**Task directions:** Output exactly, and only, the lines from the line containing "obj.parent = empty" through the line containing "low, high = Vector((1e9,)", both included.
• • • • •
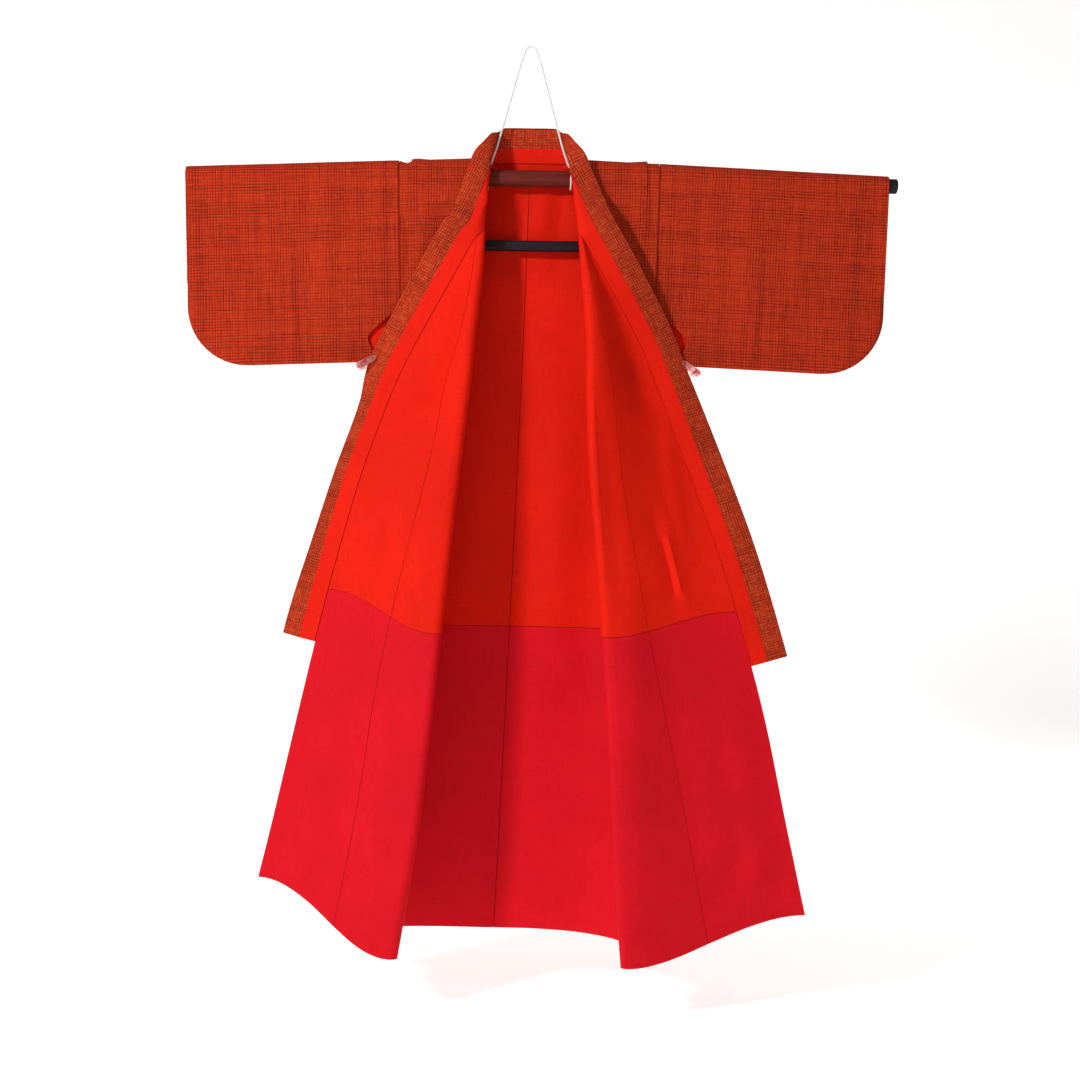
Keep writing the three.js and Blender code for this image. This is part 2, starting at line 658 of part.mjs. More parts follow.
// The middle of the back collar, standing up between the two corners.
function bandBack() {
    const corner = neckLines[0];
    return [-0.5, 0, 0.5].map((t) => {
        const across = -2 * t * backSpan;
        const bottom = vec(corner.seam[0] * across, corner.seam[1], neckTop);
        const top = vec(corner.free[0] * across, corner.free[1], corner.free[2]);
        const points = [bottom, bottom.clone().lerp(top, bandRed / (bandRed + bandCheck)), top];
        return bandAcross(points, vec(1, 0, 0));
    });
}

// All stations from the end of the left band round the neck to the end of the right band.
const band = [...bandStations('left').reverse(), ...bandBack(), ...bandStations('right')];

// The points of a station at fractions between two lengths, moved out by a distance.
function bandRow({ trail, outward }, from, to, reach, fractions) {
    return fractions.map((fraction) => {
        const mark = from + (to - from) * fraction;
        let i = 1;
        while (i < trail.points.length - 1 && trail.lengths[i] < mark) i += 1;
        const t = (mark - trail.lengths[i - 1]) / (trail.lengths[i] - trail.lengths[i - 1]);
        const out = outward[i - 1].clone().lerp(outward[i], THREE.MathUtils.clamp(t, 0, 1)).normalize();
        return trail.at(mark).addScaledVector(out, reach);
    });
}

const thirds = [0, 1 / 3, 2 / 3, 1];

// The checked collar: its outer face, round the free edge and back over the red half.
function eriSheet() {
    const sheet = new Sheet();
    const rows = band.map((station) => {
        const { trail } = station;
        const turned = trail.total - bandCheck + collarGap / 2;
        const last = trail.points.length - 1;
        const across = trail.points[last].clone().sub(trail.points[last - 1]).normalize();
        const tip = trail.points[last].clone().addScaledVector(across, 2 * bandLayer);
        const lower = bandRow(station, collarGap / 2, turned, bandLayer, thirds);
        const upper = bandRow(station, turned, trail.total, bandLayer, thirds);
        const near = bandRow(station, turned, trail.total, -bandLayer, thirds).reverse();
        return [...lower, ...upper.slice(1), tip, ...near];
    });
    sheet.rows(rows, true);
    return sheet;
}

// The red inner collar, between the body and the turned edge.
function uraEriSheet() {
    const sheet = new Sheet();
    sheet.rows(band.map((station) => {
        const turned = station.trail.total - bandCheck - collarGap / 2;
        return bandRow(station, collarGap / 2, turned, -redLayer, thirds);
    }), true);
    return sheet;
}

// Sleeve: front and back of one tube that is open at the body, and at the cuff down to the end of
// the opening.
function sleeveSheet(side) {
    const sheet = new Sheet();
    const sign = sideSign(side);
    const width = sleeveWidth[side];
    const slope = Math.atan(shoulderSlope);
    const place = (along, down) => vec(
        sign * (shoulderX + seamGap + along * Math.cos(slope) - down * armLean),
        0,
        topAt(shoulderX) - along * Math.sin(slope) - down * Math.cos(slope),
    );
    const innerAt = (down, isFront) => {
        const { flare, reach } = isFront ? sleeveInner.front : sleeveInner.back;
        const sewn = topAt(shoulderX) + armSeamDrop;
        const open = flare * THREE.MathUtils.smoothstep(down, sewn, sewn + reach);
        const low = THREE.MathUtils.smoothstep(down, sleeveInner.lowFrom, sleeveHeight);
        return THREE.MathUtils.lerp(open, sleeveInner.low, low);
    };
    const outerAt = (down) => {
        const low = sleeveHeight - sleeveCorner;
        if (down <= low) return width;
        return width - sleeveCorner + Math.sqrt(Math.max(sleeveCorner ** 2 - (down - low) ** 2, 0));
    };
    const downs = [28, 70, 120, cuffOpening, 209, 245, 272, 288, 296, sleeveHeight];
    const columns = [0, 0.3, 0.65, 0.9, 0.98, 1];
    for (const isFront of [true, false]) {
        const arch = [0, 1 / 3, 2 / 3, 1].map((step) => columns.map((t) => {
            const point = place(t * width, 0);
            const axis = rodAxisAt(point.x);
            const angle = (Math.PI / 2) * step;
            const depth = THREE.MathUtils.lerp(armDepth(0), rodEndRadius + sleeveOverRod, Math.min(1.5 * t, 1));
            point.y = depth * Math.sin(angle) * (isFront ? -1 : 1);
            point.z = axis + (point.z - axis) * Math.cos(angle);
            return point;
        }));
        const hanging = downs.map((down) => columns.map((t) => {
            const inner = innerAt(down, isFront);
            const point = place(inner + t * (outerAt(down) - inner), down);
            const sewnEdge = down > cuffOpening ? Math.sqrt(Math.max(1 - t ** 60, 0)) : 1;
            const sewnHem = Math.sqrt(Math.max(1 - (down / sleeveHeight) ** 80, 0));
            const flat = THREE.MathUtils.smoothstep(down, 90, 285);
            const body = THREE.MathUtils.lerp(armDepth(-down), sleeveHemHalf, flat);
            const slack = THREE.MathUtils.smoothstep(down, 20, 230);
            const cuff = THREE.MathUtils.lerp(rodEndRadius + sleeveOverRod, cuffHalf, slack);
            const depth = THREE.MathUtils.lerp(body, cuff, Math.min(1.5 * t, 1)) * sewnEdge * sewnHem;
            point.y = depth * (isFront ? -1 : 1);
            return point;
        }));
        sheet.rows([...arch, ...hanging], (side === 'left') === isFront);
    }
    return sheet;
}

// A closed bar of round rings, from centres and radii.
function ringBar(rings, sides) {
    const positions = [];
    const index = [];
    for (const { x, z, radius } of rings) {
        for (let k = 0; k < sides; k += 1) {
            const angle = (2 * Math.PI * k) / sides;
            positions.push(x, radius * Math.cos(angle), z + radius * Math.sin(angle));
        }
    }
    for (let i = 1; i < rings.length; i += 1) {
        for (let k = 0; k < sides; k += 1) {
            const a = (i - 1) * sides + k;
            const b = (i - 1) * sides + ((k + 1) % sides);
            index.push(a, b, b + sides, a, b + sides, a + sides);
        }
    }
    const last = (rings.length - 1) * sides;
    for (let k = 1; k < sides - 1; k += 1) {
        index.push(0, k + 1, k);
        index.push(last, last + k, last + k + 1);
    }
    const geometry = new THREE.BufferGeometry();
    geometry.setAttribute('position', new THREE.Float32BufferAttribute(positions, 3));
    geometry.setIndex(index);
    return geometry;
}

function rodRadiusAt(x) {
    const middle = (rodLeft + rodRight) / 2;
    const t = Math.abs(x - middle) / (rodRight - middle);
    return THREE.MathUtils.lerp(rodMiddleRadius, rodEndRadius, t);
}

function rodRings(from, to, steps, radiusAt) {
    return Array.from({ length: steps + 1 }, (_, i) => {
        const x = THREE.MathUtils.lerp(from, to, i / steps);
        return { x, z: rodAxisAt(x), radius: radiusAt(x) };
    });
}

// The cap's rim is flush with the rod and its end is domed.
function capRings(end) {
    const inward = end < 0 ? 1 : -1;
    const rings = capProfile.map(({ depth, shrink }) => {
        const x = end + inward * depth;
        return { x, z: rodAxisAt(x), radius: rodEndRadius - shrink };
    });
    return inward < 0 ? rings : rings.reverse();
}

// The hanging cord: nearly once round the rod at each side, and over the hook between them.
function cordCurve() {
    const wrap = rodMiddleRadius + cordRadius + 3 * seamGap;
    const points = [];
    const knot = (sign, reverse) => {
        const turn = [];
        for (let i = 0; i <= cordSteps; i += 1) {
            const left = 1 - i / cordSteps;
            const angle = Math.PI / 2 - cordTurn * left;
            const along = cordSpread - cordPitch * left;
            turn.push(vec(sign * along, -Math.cos(angle) * wrap, Math.sin(angle) * wrap));
        }
        turn.push(vec(sign * (cordSpread - cordLean), 0.5, wrap + 9));
        return reverse ? turn.reverse() : turn;
    };
    points.push(...knot(-1, false));
    for (let i = 0; i <= 4; i += 1) {
        const angle = Math.PI * (0.9 - (0.8 * i) / 4);
        const z = cordRise - hookRadius + hookRadius * Math.sin(angle);
        points.push(vec(hookRadius * Math.cos(angle), 0, z));
    }
    points.push(...knot(1, true));
    return new THREE.CatmullRomCurve3(points, false, 'centripetal');
}

function cordSection() {
    const shape = new THREE.Shape();
    const sides = 8;
    for (let k = 0; k < sides; k += 1) {
        const angle = (2 * Math.PI * k) / sides;
        const x = cordRadius * Math.cos(angle);
        const y = cordRadius * Math.sin(angle);
        if (k === 0) shape.moveTo(x, y);
        else shape.lineTo(x, y);
    }
    return shape;
}

// One lever of a clip: a flat jaw on the cloth and a tail that stands off.
function clipLever(clip, isFront) {
    const y = isFront ? clip.front : clip.back;
    const out = isFront ? -1 : 1;
    const half = clipLength / 2;
    const shape = new THREE.Shape();
    shape.moveTo(half, y);
    shape.lineTo(0, y + out * clipStandOff);
    shape.lineTo(-half, y + out * clipSpread);
    shape.lineTo(-half, y + out * (clipSpread + clipPlate));
    shape.lineTo(0, y + out * (clipStandOff + clipPlate + 1));
    shape.lineTo(half, y + out * clipPlate);
    shape.closePath();
    const geometry = new THREE.ExtrudeGeometry(shape, { depth: clipWidth, bevelEnabled: false });
    geometry.translate(0, 0, -clipWidth / 2);
    return geometry;
}

const kimono = new THREE.Group();
kimono.position.z = -cordRise;

function addPart(name, geometry, color, roughness, metalness = 0) {
    const material = new THREE.MeshStandardMaterial({ color, roughness, metalness });
    const mesh = new THREE.Mesh(geometry, material);
    mesh.name = name;
    kimono.add(mesh);
    return mesh;
}

for (const side of ['left', 'right']) {
    const half = halfSheet(side);
    const cut = (range, end) => half.wall(range, (piece) => piece.endsWith(end));
    addPart(`migoro_${side}`, cut(outerWall, 'body'), check, 0.85);
    addPart(`okumi_${side}`, cut(outerWall, 'overlap'), check, 0.85);
    addPart(`doura_${side}`, cut(liningWall, 'doura body'), red, 0.75);
    addPart(`doura_okumi_${side}`, cut(liningWall, 'doura overlap'), red, 0.75);
    addPart(`hakkake_${side}`, cut(liningWall, 'hakkake body'), crimson, 0.75);
    addPart(`hakkake_okumi_${side}`, cut(liningWall, 'hakkake overlap'), crimson, 0.75);
    const sleeve = sleeveSheet(side);
    addPart(`sleeve_${side}`, sleeve.wall(outerWall), check, 0.85);
    addPart(`sleeve_lining_${side}`, sleeve.wall(liningWall), red, 0.75);

    const sign = sideSign(side);
    const end = side === 'left' ? rodLeft : rodRight;
    addPart(`rod_cap_${side}`, ringBar(capRings(end), 20), 0x141214, 0.35);
    const strut = new THREE.BoxGeometry(strutSide, strutSide, barDrop - rodMiddleRadius - barRadius - 1.2);
    strut.translate(sign * strutX, 0, (-rodMiddleRadius - barDrop + barRadius) / 2);
    addPart(`strut_${side}`, strut, 0x1a1919, 0.4);

    const clip = clips[side];
    const angle = THREE.MathUtils.degToRad(clip.angle);
    for (const isFront of [true, false]) {
        const lever = clipLever(clip, isFront);
        const mesh = addPart(`clip_${isFront ? 'front' : 'back'}_${side}`, lever, 0xd9cfcf, 0.25);
        mesh.position.set(clip.x, 0, clip.z);
        mesh.rotation.y = -angle;
    }
    const spring = new THREE.CylinderGeometry(2.4, 2.4, clip.back - clip.front + 2 * springReach, 16);
    spring.translate(-springAt, (clip.front + clip.back) / 2, 0);
    const pin = addPart(`clip_spring_${side}`, spring, 0x55585c, 0.35, 0.9);
    pin.position.set(clip.x, 0, clip.z);
    pin.rotation.y = -angle;
}

addPart('eri', eriSheet().wall(bandWall), check, 0.85);
addPart('ura_eri', uraEriSheet().wall(bandWall), red, 0.75);

const rodFrom = rodLeft + capLength + seamGap;
const rodTo = rodRight - capLength - seamGap;
addPart('rod', ringBar(rodRings(rodFrom, rodTo, 12, rodRadiusAt), 20), 0x6b2a20, 0.45);
const barRings = [-1, 1].map((sign) => ({ x: sign * barHalfLength, z: -barDrop, radius: barRadius }));
addPart('lower_bar', ringBar(barRings, 20), 0x161515, 0.4);
const cord = new THREE.ExtrudeGeometry(cordSection(), {
    steps: 64,
    bevelEnabled: false,
    extrudePath: cordCurve(),
});
addPart('hanging_cord', cord, 0xf4f2ee, 0.8);

export default kimono;
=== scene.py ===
import math

import bpy
import numpy as np
from mathutils import Matrix, Vector


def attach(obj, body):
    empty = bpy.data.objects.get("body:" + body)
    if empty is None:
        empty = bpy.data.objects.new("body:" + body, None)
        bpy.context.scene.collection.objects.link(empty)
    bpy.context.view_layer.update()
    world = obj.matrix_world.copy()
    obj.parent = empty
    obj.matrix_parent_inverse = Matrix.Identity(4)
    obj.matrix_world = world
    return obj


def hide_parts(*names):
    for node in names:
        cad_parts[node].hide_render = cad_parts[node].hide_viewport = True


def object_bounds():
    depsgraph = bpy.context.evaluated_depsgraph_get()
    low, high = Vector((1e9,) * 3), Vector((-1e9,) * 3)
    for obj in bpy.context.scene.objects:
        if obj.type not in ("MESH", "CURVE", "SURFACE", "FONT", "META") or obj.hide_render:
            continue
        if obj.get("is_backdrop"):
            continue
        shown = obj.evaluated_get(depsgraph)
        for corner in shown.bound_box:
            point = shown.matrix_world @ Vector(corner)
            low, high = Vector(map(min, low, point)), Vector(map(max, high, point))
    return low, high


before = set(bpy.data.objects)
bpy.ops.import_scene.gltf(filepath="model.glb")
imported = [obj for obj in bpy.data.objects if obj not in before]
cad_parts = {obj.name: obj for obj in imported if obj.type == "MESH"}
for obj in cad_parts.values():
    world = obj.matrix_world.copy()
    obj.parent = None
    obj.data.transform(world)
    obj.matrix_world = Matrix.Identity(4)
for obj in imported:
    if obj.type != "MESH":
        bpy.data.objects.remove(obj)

# %% [markdown]
# # A lined kimono of checked cloth on its hanging rod
# The garment hangs on a brown rod that runs through both sleeves. Both fronts are turned open and
# clipped to the lower corners of the sleeves, so the red lining faces the viewer. It could be draped by
# simulation, but the way it hangs is held in place by clips and folds, so each sheet of cloth is shaped
# from named sections instead, and the creases are laid on it one by one.
# Lengths below are millimetres with the rod's axis at height 0. The last step to the scene is metres,
# with the origin at the hook.

# %% Frame, camera and light
cad_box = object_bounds()
scene = bpy.context.scene
CORD_RISE = 198


def metres(point):
    """A point of the rod's frame in millimetres, as a place in the scene."""
    return Vector((point[0], point[1], point[2] - CORD_RISE)) / 1000


camera = bpy.data.objects.new("camera", bpy.data.cameras.new("camera"))
scene.collection.objects.link(camera)
scene.camera = camera
LENS, SENSOR = 54.44, 36
CAMERA_PLACE, CAMERA_ROLL = (0.0235, -2.450, -0.7395), math.radians(-0.8)
camera.data.lens, camera.data.sensor_width = LENS, SENSOR
upright = Matrix.Rotation(math.radians(90), 4, "X")
camera.matrix_world = Matrix.Translation(CAMERA_PLACE) @ Matrix.Rotation(CAMERA_ROLL, 4, "Y") @ upright

scene.view_settings.view_transform = "Standard"
world = bpy.data.worlds.new("room")
scene.world = world
world.use_nodes = True
world.node_tree.nodes["Background"].inputs["Color"].default_value = (1.0, 0.985, 0.97, 1)
world.node_tree.nodes["Background"].inputs["Strength"].default_value = 0.12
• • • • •
**Full answer:**
    obj.parent = empty
    obj.matrix_parent_inverse = Matrix.Identity(4)
    obj.matrix_world = world
    return obj


def hide_parts(*names):
    for node in names:
        cad_parts[node].hide_render = cad_parts[node].hide_viewport = True


def object_bounds():
    depsgraph = bpy.context.evaluated_depsgraph_get()
    low, high = Vector((1e9,) * 3), Vector((-1e9,) * 3)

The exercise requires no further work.